Lo raccoglievano i minatori, su tra le aspre aperture alpine della Val di Scalve. Lo raccoglievano perché faceva bene, era sostanzioso, aiutava a combattere le malattie dei bronchi e a variare la dieta povera delle terre alte bergamasche. Oggi è rimasto una tradizione per pochi appassionati, che riscoprono il valore delle proprie radici anche passando per uno dei sapori più caratteristici della zona: il lichene islandico.
Facciamo un passo indietro. Perché il lichene, e che c’entrano i minatori? E soprattutto – che è poi la prima cosa che ci siamo domandati anche noi – davvero si mangiano i licheni?
Per rispondere a queste domande è necessario fare un passo indietro. Siamo in Val di Scalve, piccola vallata prealpina bergamasca, incuneata tra la Valtellina e la Val Camonica, laddove le Orobie si alzano verso il cielo in una corona di monti aguzzi e severi, austeri, con le viscere ferrose apprezzate fin dai tempi dei Romani. E’ sempre stata una terra di miniere e minatori, questa: tunnel e cunicoli scavati nella terra da braccia che non vedevano la luce se non entrando e uscendo dalla galleria, e in inverno nemmeno quella, un mondo sotterraneo di dignità conquistata scavando ferro dalla montagna. Ed era proprio lassù che i minatori, quando potevano, andavano a cercare il lichene, che cresceva spontaneo in Val di Scalve e nella vicina Val Camonica.
Sapore amaro e grande consistenza
«L’unica varietà commestibile è il lichene islandico», ci spiega Lanfranco Grassi, gestore dell’hotel e ristorante a conduzione familiare Edelweiss di Schilpario, l’ultimo dei paesi della Val di Scalve. «Cresce solo oltre i 2000 metri di quota, e va selezionato e raccolto rigorosamente a mano».

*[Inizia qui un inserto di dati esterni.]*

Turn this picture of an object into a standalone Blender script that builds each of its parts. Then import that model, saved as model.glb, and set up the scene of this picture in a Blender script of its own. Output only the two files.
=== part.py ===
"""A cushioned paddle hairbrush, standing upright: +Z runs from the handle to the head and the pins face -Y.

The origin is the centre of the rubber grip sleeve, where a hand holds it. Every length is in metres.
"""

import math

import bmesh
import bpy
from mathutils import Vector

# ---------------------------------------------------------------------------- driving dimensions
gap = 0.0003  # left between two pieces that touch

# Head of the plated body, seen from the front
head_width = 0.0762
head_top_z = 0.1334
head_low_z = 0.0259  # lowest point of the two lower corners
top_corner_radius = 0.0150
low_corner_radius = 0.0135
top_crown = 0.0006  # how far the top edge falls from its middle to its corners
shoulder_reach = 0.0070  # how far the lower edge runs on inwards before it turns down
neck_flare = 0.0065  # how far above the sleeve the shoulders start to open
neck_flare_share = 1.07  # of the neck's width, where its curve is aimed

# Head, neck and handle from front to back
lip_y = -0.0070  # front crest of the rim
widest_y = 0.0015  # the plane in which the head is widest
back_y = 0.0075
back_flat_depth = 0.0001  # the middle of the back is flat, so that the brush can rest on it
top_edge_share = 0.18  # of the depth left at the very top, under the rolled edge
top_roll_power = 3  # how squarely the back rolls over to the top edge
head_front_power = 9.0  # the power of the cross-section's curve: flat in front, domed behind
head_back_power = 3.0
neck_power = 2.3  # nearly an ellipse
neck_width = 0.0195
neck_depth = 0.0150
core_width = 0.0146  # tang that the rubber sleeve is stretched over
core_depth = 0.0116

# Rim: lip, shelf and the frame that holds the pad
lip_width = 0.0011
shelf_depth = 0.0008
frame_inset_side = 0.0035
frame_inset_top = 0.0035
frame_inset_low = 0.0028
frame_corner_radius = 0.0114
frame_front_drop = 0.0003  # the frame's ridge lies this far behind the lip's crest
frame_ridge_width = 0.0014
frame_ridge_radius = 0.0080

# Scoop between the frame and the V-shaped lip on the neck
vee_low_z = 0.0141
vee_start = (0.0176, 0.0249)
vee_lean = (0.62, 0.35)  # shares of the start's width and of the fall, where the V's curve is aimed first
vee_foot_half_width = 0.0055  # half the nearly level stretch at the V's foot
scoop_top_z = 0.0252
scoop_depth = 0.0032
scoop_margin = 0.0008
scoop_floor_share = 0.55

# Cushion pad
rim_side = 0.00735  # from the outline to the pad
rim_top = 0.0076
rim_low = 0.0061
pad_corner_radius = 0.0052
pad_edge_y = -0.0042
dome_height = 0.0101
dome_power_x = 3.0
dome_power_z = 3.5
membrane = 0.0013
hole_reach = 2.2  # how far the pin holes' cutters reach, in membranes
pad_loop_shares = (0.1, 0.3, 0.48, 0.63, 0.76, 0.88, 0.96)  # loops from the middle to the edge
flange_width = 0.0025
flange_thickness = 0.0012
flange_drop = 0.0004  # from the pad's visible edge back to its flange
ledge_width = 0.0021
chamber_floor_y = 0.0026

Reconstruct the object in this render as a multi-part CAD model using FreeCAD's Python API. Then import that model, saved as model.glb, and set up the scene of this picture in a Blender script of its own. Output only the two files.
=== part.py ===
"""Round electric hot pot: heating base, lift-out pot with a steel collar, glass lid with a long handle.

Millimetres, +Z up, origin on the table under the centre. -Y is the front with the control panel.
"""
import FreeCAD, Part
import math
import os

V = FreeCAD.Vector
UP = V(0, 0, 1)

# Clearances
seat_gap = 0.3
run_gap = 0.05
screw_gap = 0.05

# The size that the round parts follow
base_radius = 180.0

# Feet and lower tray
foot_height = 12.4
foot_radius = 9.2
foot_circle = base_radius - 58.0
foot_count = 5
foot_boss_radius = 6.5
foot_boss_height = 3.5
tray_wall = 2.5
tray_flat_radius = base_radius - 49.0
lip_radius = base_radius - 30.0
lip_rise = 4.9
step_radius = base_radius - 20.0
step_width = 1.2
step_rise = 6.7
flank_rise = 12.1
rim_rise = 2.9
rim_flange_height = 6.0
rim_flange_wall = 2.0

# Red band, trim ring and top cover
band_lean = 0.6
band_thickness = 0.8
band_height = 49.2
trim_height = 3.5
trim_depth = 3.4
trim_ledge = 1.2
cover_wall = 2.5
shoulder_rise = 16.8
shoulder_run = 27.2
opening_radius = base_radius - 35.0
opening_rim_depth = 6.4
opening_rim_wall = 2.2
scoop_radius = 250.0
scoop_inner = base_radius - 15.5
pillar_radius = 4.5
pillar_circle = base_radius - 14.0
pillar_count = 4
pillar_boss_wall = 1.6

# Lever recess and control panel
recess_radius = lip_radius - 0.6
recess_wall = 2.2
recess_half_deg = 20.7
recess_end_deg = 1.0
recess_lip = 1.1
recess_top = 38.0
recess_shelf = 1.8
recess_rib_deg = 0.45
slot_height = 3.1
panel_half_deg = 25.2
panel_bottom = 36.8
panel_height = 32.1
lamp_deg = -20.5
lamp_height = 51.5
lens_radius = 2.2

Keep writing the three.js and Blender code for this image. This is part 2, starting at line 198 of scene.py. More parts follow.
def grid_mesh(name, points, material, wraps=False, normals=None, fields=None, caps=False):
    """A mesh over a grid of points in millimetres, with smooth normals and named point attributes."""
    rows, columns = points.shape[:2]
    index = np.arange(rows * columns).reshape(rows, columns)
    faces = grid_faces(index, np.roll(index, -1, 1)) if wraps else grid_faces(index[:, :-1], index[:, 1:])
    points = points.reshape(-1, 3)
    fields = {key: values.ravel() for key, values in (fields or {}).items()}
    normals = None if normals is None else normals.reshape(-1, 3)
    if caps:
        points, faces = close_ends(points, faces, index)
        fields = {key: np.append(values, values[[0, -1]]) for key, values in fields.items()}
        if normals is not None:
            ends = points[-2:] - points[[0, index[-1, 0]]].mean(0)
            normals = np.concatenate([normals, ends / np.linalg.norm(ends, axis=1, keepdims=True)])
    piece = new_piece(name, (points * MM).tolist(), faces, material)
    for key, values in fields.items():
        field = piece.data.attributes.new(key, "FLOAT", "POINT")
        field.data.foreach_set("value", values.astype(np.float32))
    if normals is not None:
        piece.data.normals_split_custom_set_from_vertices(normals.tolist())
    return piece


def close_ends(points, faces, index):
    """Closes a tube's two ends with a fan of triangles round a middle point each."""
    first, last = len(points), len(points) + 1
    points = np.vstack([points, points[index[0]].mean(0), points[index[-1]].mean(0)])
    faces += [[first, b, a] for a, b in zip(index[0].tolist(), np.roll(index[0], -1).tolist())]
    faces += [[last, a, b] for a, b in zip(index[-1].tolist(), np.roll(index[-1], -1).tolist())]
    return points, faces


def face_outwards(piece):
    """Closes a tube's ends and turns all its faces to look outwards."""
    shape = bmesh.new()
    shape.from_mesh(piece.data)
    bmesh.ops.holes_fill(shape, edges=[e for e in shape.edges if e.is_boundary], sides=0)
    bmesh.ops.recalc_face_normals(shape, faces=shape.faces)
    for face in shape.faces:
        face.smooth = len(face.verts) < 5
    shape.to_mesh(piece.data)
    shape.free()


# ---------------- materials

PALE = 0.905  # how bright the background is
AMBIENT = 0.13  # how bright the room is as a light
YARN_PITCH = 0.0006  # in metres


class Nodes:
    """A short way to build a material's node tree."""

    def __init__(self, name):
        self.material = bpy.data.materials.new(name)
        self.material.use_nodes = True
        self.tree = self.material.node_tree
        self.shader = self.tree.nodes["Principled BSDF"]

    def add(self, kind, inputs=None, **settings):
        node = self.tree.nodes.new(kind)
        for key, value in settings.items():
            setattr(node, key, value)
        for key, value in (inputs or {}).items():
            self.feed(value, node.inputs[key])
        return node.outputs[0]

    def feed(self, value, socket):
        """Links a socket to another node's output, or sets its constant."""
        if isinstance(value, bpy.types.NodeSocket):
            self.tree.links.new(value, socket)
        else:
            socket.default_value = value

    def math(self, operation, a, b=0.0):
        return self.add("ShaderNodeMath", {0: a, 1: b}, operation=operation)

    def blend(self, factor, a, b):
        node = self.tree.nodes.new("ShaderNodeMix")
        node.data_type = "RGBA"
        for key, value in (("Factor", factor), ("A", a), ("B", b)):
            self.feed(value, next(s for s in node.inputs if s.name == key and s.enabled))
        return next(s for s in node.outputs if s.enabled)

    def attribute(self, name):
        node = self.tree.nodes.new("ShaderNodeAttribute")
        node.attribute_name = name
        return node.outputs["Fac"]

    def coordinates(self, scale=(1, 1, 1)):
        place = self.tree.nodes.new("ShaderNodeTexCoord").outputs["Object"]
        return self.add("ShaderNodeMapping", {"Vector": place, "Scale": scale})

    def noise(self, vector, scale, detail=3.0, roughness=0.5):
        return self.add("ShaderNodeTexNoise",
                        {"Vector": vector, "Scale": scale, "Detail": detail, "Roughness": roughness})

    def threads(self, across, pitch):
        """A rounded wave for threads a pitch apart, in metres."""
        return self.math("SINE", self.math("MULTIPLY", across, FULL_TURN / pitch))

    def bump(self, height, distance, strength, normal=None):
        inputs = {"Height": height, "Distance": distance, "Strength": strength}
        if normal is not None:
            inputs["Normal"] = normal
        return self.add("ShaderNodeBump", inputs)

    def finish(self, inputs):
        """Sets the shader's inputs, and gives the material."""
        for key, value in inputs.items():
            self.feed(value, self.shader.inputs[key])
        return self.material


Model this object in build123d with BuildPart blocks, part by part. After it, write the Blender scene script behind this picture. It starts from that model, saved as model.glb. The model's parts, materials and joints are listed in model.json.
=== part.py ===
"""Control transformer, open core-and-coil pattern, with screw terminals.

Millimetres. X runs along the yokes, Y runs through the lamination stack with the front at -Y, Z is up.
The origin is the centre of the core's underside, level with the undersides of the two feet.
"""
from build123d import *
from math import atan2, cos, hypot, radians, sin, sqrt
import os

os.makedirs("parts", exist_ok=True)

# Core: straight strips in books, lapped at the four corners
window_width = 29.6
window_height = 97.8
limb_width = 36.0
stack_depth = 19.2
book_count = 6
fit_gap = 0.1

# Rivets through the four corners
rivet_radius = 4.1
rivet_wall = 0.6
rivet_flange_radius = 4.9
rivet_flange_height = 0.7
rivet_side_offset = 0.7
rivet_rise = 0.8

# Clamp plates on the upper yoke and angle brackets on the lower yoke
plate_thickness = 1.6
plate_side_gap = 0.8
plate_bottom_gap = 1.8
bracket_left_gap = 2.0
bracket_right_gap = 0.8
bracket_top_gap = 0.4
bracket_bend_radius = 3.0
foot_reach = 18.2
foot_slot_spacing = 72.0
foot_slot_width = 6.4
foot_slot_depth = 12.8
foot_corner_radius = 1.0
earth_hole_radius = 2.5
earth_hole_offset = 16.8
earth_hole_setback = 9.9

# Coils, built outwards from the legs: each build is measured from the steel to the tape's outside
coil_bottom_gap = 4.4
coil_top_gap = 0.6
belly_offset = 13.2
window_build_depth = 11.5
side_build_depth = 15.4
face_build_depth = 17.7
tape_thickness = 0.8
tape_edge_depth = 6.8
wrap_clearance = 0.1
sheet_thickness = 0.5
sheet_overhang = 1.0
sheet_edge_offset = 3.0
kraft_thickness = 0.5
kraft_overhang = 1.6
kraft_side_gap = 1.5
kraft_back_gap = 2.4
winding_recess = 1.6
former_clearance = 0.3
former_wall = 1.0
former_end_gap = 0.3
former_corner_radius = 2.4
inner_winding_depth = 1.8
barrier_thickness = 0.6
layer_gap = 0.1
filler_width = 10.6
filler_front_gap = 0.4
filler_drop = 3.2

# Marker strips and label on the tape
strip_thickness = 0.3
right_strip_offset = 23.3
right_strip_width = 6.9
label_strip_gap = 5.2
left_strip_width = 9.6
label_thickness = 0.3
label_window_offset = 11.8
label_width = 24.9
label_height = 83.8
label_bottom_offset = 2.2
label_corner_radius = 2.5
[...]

Il lichene islandico con le patate, accompagnato con la polenta e alcune fette di Spalla di Schilpario, è uno dei piatti forti della sua proposta gastronomica: ed è infatti lui stesso con la sua famiglia a salire in quota ogni estate, tra la fine di agosto e i primi di settembre, per raccogliere i ciuffi di lichene che, una volta seccati, dureranno fino all’anno successivo. Un lavoro lungo e faticoso, ci spiega, perché il lichene cresce a livello di terra, nascosto dagli altri arbusti, in simbiosi con rocce o tronchi, e la sua raccolta presuppone lunghe ore con la schiena chinata, in condizioni tutt’altro che ottimali o comode. «Ma ne vale la pena, perché rappresenta una parte importante della storia di questa valle. Con una giornata sola di raccolta, abbiamo lichene a sufficienza per l’intero anno: ha una grande resa».
Una volta raccolto, il lichene viene fatto seccare su apposite griglie così che possano scendere tutte le impurità. Poi, può essere conservato a lungo in sacchi di iuta, pronto per essere fatto rinvenire in acqua bollente. Caratteristico è il sapore, leggermente amarognolo, che viene solitamente valorizzato con l’aggiunta di una nota acidula, aceto balsamico o di mele.
Licheni e miniere
Il legame tra il lichene e il mondo delle miniere scalvine è antico. Le miniere di ferro erano infatti collocate in quota – a Schilpario, al Passo della Manina o alle pendici della Presolana – ed era quindi facile per i minatori andare in cerca di questo prezioso alimento per le proprie famiglie. Con tutti i pro e i contro del caso. «Nei vari villaggi minerari abitavano all’incirca 500 persone», racconta Antonio Pizio, appassionato cercatore di minerali e grande conoscitore del mondo sotterraneo della sua valle.
«Anticamente, quindi, il lichene era quasi scomparso perché erano in troppi a raccoglierlo. Dopotutto faceva bene, aiutava a combattere le malattie e integrava una dieta altrimenti poverissima. Il pranzo della festa per quelle persone consisteva nel lichene con fagioli e baccalà».
Con la chiusura delle miniere e il progressivo spopolamento delle montagne, a partire dagli anni Sessanta, anche questa conoscenza gastronomica è andata scemando. Ci sono voluti così anni affinché si tornasse a valorizzare il lichene quale piatto tipico dell’alimentazione scalvina. «Oggi è una prelibatezza», ci conferma Antonio. «Ma è utile ricordare che si è trattato per tanto tempo di un piatto povero, anzi poverissimo. E’ un cibo che ha una storia, e come tale va mangiato anche oggi».